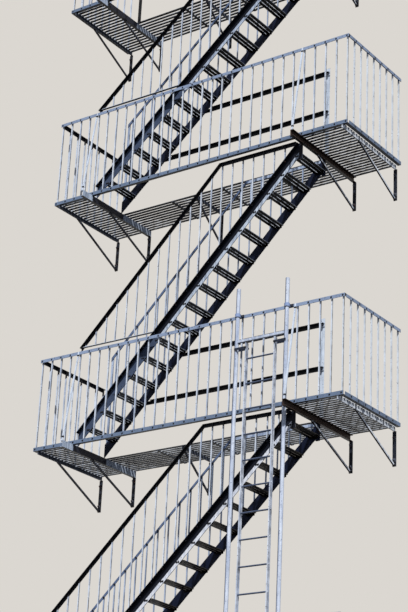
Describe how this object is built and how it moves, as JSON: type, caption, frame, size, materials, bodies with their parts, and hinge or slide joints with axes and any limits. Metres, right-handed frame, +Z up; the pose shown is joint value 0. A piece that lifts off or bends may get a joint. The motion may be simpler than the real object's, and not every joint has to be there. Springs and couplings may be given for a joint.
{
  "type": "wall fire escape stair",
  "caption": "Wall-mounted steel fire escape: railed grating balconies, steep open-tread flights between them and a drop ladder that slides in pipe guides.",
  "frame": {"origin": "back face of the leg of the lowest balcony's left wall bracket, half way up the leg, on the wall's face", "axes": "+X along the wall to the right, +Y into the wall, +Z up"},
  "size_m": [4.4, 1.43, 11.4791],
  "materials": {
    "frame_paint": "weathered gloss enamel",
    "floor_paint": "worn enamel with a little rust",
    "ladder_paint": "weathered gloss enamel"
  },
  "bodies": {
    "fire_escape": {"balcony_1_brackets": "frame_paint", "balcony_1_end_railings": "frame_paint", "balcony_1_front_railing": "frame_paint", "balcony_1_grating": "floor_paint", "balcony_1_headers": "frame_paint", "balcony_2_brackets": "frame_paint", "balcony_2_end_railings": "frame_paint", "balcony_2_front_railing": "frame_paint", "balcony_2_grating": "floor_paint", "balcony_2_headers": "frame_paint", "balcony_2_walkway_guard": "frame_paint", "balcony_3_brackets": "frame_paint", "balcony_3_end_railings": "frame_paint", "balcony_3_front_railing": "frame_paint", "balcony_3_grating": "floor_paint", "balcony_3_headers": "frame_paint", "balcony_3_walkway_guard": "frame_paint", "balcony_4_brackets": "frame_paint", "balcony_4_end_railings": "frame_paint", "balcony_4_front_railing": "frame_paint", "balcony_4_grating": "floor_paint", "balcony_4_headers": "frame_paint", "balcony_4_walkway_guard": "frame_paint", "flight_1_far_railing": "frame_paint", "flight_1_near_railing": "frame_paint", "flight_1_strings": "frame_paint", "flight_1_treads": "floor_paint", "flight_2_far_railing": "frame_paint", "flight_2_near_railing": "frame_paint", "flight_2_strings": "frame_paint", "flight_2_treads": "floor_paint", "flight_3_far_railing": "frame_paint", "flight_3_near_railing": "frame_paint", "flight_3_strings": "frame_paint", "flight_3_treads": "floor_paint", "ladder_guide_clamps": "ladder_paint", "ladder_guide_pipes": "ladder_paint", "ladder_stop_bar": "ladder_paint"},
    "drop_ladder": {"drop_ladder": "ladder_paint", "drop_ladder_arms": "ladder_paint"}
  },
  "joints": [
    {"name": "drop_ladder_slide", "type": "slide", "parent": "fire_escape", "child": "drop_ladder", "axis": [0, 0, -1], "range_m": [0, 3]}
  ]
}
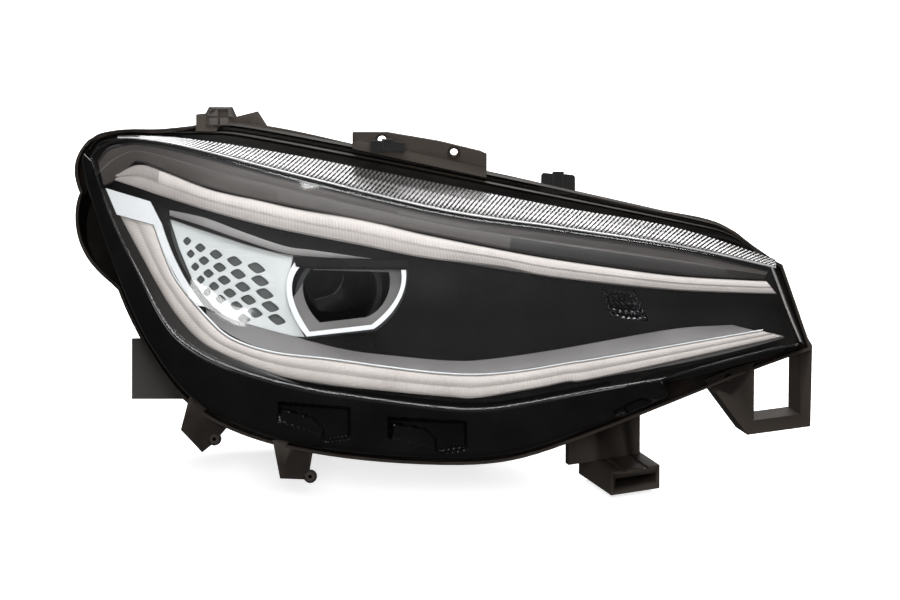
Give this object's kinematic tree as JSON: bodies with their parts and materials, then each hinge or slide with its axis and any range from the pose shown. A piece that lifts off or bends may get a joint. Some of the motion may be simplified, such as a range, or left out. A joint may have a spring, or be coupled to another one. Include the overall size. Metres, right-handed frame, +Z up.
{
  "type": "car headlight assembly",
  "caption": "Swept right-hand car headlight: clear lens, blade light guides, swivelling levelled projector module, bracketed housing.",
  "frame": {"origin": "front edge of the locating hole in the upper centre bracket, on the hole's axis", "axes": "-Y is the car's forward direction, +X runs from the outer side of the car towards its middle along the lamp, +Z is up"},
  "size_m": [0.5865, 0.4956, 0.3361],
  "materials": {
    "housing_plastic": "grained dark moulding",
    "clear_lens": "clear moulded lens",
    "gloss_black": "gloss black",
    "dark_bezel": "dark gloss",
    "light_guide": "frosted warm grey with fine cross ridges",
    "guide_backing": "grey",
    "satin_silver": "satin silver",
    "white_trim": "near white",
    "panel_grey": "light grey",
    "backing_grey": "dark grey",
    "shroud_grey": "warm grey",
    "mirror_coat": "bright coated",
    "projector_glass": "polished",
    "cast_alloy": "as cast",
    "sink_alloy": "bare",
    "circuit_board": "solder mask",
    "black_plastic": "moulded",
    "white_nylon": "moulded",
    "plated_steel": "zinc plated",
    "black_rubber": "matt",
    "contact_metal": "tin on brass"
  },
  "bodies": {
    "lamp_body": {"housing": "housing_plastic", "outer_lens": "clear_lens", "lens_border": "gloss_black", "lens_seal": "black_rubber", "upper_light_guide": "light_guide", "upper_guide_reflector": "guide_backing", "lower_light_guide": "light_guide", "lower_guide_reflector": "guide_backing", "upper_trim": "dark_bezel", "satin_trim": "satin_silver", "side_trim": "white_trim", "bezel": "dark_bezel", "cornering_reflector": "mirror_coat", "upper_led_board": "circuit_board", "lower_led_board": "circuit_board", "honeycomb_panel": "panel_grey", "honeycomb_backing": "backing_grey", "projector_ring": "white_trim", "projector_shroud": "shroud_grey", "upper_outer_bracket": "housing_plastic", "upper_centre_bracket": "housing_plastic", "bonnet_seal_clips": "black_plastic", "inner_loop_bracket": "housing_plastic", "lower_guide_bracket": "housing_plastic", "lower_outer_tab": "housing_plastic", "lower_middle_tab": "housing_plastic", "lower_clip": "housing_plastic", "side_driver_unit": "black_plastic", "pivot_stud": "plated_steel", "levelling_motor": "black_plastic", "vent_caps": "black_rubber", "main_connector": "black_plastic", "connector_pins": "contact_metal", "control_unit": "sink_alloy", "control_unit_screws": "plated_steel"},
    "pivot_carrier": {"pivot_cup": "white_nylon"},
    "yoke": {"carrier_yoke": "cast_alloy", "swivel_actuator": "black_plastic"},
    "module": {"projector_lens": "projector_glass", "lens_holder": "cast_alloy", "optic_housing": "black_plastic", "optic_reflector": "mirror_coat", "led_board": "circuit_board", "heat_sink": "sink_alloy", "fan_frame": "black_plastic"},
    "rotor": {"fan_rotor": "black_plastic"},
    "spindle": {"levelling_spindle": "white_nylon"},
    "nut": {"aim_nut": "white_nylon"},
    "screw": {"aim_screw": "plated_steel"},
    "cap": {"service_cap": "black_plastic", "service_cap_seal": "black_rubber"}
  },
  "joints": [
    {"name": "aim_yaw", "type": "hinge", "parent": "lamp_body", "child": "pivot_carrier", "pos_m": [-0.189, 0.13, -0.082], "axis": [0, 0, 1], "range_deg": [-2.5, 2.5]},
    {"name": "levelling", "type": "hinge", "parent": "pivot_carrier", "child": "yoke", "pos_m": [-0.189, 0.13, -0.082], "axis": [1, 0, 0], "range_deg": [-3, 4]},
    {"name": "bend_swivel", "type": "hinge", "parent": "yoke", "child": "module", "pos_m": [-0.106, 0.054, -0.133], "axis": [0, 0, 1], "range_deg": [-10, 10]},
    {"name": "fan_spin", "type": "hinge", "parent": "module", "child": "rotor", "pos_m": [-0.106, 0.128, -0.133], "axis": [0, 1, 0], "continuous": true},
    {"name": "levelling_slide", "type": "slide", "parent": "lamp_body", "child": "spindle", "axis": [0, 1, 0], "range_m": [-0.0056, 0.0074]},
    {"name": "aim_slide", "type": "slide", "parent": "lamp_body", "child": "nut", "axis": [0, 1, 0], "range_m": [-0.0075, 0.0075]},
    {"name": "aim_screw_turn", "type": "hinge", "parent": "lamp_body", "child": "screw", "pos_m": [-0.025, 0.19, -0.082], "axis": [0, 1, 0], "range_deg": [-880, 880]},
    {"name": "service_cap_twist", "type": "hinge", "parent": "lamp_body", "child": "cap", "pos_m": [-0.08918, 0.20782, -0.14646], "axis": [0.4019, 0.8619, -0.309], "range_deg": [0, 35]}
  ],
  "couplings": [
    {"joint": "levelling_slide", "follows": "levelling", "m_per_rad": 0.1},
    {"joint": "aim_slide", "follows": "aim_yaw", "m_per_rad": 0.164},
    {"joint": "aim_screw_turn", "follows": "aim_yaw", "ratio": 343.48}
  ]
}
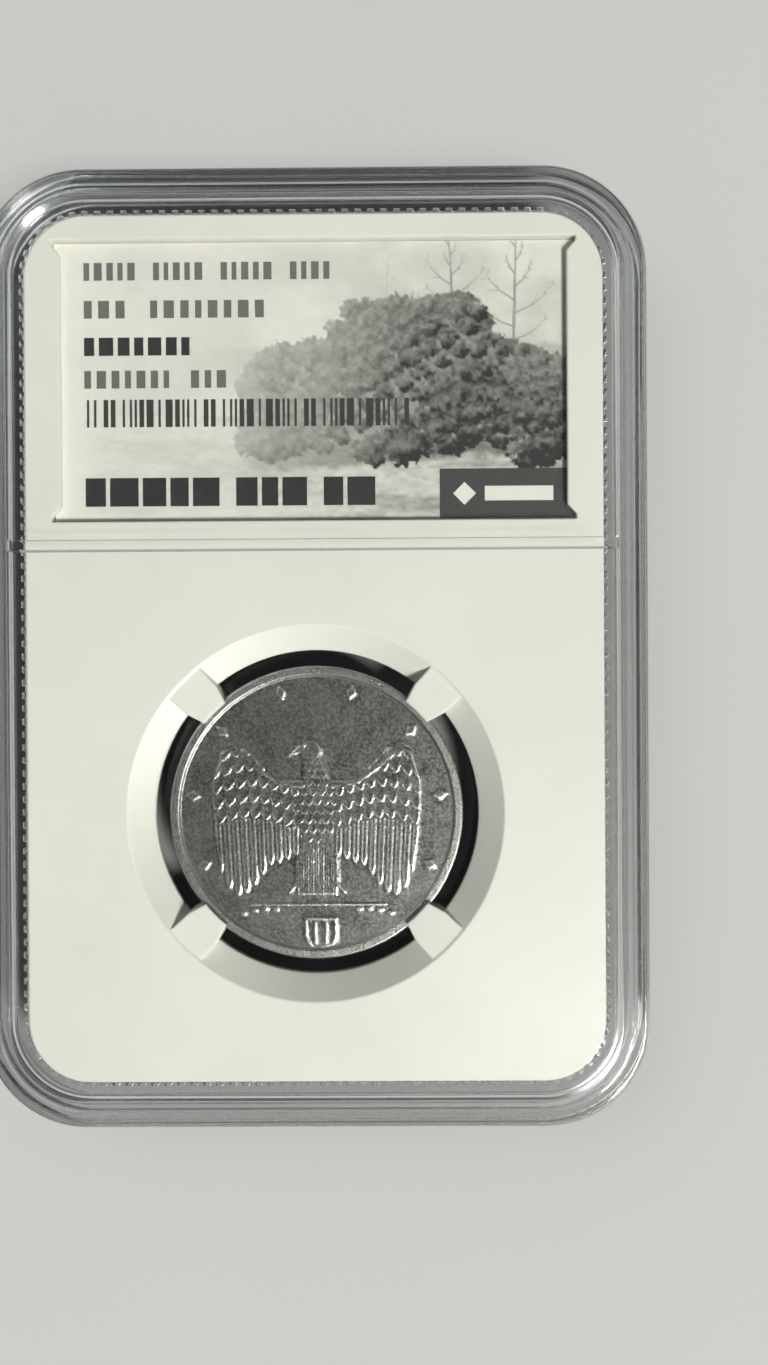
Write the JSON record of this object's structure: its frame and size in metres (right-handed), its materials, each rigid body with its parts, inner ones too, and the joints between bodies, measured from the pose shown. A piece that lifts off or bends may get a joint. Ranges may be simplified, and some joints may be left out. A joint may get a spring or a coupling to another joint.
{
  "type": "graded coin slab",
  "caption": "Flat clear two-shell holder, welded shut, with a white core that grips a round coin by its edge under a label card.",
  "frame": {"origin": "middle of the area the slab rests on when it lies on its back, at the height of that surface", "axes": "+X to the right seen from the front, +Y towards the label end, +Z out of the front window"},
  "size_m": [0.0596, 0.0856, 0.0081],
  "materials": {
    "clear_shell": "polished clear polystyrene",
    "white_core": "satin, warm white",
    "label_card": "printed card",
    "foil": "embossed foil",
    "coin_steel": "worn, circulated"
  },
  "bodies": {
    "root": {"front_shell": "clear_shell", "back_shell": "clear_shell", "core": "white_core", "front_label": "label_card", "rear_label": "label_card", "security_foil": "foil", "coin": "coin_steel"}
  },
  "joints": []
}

┄┄┄┄┄┄┄┄┄┄

Exactly as written, give again every line from the one containing "Write the JSON" through the last line of the material above, and no other lines.

Write the JSON record of this object's structure: its frame and size in metres (right-handed), its materials, each rigid body with its parts, inner ones too, and the joints between bodies, measured from the pose shown. A piece that lifts off or bends may get a joint. Ranges may be simplified, and some joints may be left out. A joint may get a spring or a coupling to another joint.
{
  "type": "graded coin slab",
  "caption": "Flat clear two-shell holder, welded shut, with a white core that grips a round coin by its edge under a label card.",
  "frame": {"origin": "middle of the area the slab rests on when it lies on its back, at the height of that surface", "axes": "+X to the right seen from the front, +Y towards the label end, +Z out of the front window"},
  "size_m": [0.0596, 0.0856, 0.0081],
  "materials": {
    "clear_shell": "polished clear polystyrene",
    "white_core": "satin, warm white",
    "label_card": "printed card",
    "foil": "embossed foil",
    "coin_steel": "worn, circulated"
  },
  "bodies": {
    "root": {"front_shell": "clear_shell", "back_shell": "clear_shell", "core": "white_core", "front_label": "label_card", "rear_label": "label_card", "security_foil": "foil", "coin": "coin_steel"}
  },
  "joints": []
}